- What the task asks -
Output an exact reproduction of the data.
** start of Collected data **
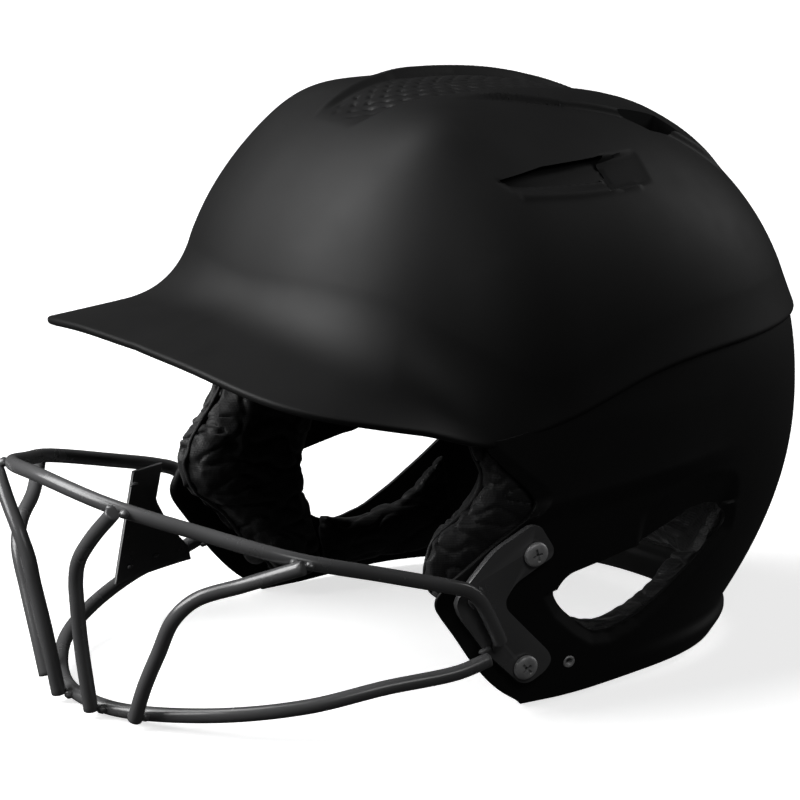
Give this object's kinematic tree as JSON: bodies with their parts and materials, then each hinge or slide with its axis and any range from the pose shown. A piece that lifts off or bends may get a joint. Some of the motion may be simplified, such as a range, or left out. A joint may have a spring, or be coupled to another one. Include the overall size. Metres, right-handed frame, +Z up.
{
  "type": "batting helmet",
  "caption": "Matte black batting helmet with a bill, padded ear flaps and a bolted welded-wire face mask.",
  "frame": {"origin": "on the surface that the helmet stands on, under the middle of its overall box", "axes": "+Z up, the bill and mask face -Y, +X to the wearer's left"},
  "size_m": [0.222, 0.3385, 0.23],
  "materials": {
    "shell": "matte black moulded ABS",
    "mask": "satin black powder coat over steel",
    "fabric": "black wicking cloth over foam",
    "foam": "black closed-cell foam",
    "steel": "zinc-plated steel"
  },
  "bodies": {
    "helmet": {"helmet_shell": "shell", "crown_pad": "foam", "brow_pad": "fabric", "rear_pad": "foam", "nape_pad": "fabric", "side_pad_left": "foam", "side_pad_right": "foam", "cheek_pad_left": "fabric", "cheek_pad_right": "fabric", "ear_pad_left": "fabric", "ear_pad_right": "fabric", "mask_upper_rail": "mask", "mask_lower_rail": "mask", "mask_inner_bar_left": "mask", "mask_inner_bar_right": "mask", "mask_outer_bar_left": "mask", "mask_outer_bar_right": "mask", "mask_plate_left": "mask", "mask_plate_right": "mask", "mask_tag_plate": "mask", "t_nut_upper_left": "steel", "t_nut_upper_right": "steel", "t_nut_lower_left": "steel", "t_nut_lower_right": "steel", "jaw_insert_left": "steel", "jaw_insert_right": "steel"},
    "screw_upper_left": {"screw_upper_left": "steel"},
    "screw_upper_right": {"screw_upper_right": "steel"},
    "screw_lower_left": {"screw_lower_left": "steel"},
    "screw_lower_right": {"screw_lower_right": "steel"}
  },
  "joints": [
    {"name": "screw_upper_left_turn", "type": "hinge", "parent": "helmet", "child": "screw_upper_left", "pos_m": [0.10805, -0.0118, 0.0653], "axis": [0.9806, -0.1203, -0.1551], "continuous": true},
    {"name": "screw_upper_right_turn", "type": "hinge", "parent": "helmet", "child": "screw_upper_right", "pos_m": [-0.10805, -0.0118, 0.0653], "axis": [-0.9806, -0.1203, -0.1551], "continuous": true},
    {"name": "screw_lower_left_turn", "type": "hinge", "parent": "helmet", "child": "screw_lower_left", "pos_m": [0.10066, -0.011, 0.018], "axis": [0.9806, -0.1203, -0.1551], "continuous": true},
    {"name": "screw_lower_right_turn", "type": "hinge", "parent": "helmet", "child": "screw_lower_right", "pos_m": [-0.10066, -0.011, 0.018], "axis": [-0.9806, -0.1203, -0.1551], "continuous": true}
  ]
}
** end of Collected data **
- Completed exercise -
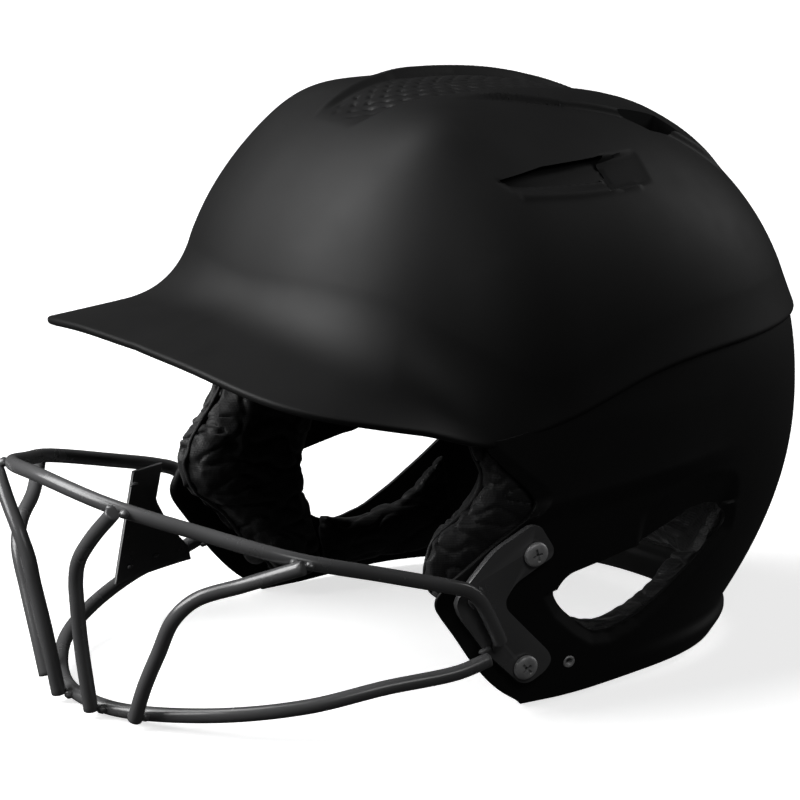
Give this object's kinematic tree as JSON: bodies with their parts and materials, then each hinge or slide with its axis and any range from the pose shown. A piece that lifts off or bends may get a joint. Some of the motion may be simplified, such as a range, or left out. A joint may have a spring, or be coupled to another one. Include the overall size. Metres, right-handed frame, +Z up.
{
  "type": "batting helmet",
  "caption": "Matte black batting helmet with a bill, padded ear flaps and a bolted welded-wire face mask.",
  "frame": {"origin": "on the surface that the helmet stands on, under the middle of its overall box", "axes": "+Z up, the bill and mask face -Y, +X to the wearer's left"},
  "size_m": [0.222, 0.3385, 0.23],
  "materials": {
    "shell": "matte black moulded ABS",
    "mask": "satin black powder coat over steel",
    "fabric": "black wicking cloth over foam",
    "foam": "black closed-cell foam",
    "steel": "zinc-plated steel"
  },
  "bodies": {
    "helmet": {"helmet_shell": "shell", "crown_pad": "foam", "brow_pad": "fabric", "rear_pad": "foam", "nape_pad": "fabric", "side_pad_left": "foam", "side_pad_right": "foam", "cheek_pad_left": "fabric", "cheek_pad_right": "fabric", "ear_pad_left": "fabric", "ear_pad_right": "fabric", "mask_upper_rail": "mask", "mask_lower_rail": "mask", "mask_inner_bar_left": "mask", "mask_inner_bar_right": "mask", "mask_outer_bar_left": "mask", "mask_outer_bar_right": "mask", "mask_plate_left": "mask", "mask_plate_right": "mask", "mask_tag_plate": "mask", "t_nut_upper_left": "steel", "t_nut_upper_right": "steel", "t_nut_lower_left": "steel", "t_nut_lower_right": "steel", "jaw_insert_left": "steel", "jaw_insert_right": "steel"},
    "screw_upper_left": {"screw_upper_left": "steel"},
    "screw_upper_right": {"screw_upper_right": "steel"},
    "screw_lower_left": {"screw_lower_left": "steel"},
    "screw_lower_right": {"screw_lower_right": "steel"}
  },
  "joints": [
    {"name": "screw_upper_left_turn", "type": "hinge", "parent": "helmet", "child": "screw_upper_left", "pos_m": [0.10805, -0.0118, 0.0653], "axis": [0.9806, -0.1203, -0.1551], "continuous": true},
    {"name": "screw_upper_right_turn", "type": "hinge", "parent": "helmet", "child": "screw_upper_right", "pos_m": [-0.10805, -0.0118, 0.0653], "axis": [-0.9806, -0.1203, -0.1551], "continuous": true},
    {"name": "screw_lower_left_turn", "type": "hinge", "parent": "helmet", "child": "screw_lower_left", "pos_m": [0.10066, -0.011, 0.018], "axis": [0.9806, -0.1203, -0.1551], "continuous": true},
    {"name": "screw_lower_right_turn", "type": "hinge", "parent": "helmet", "child": "screw_lower_right", "pos_m": [-0.10066, -0.011, 0.018], "axis": [-0.9806, -0.1203, -0.1551], "continuous": true}
  ]
}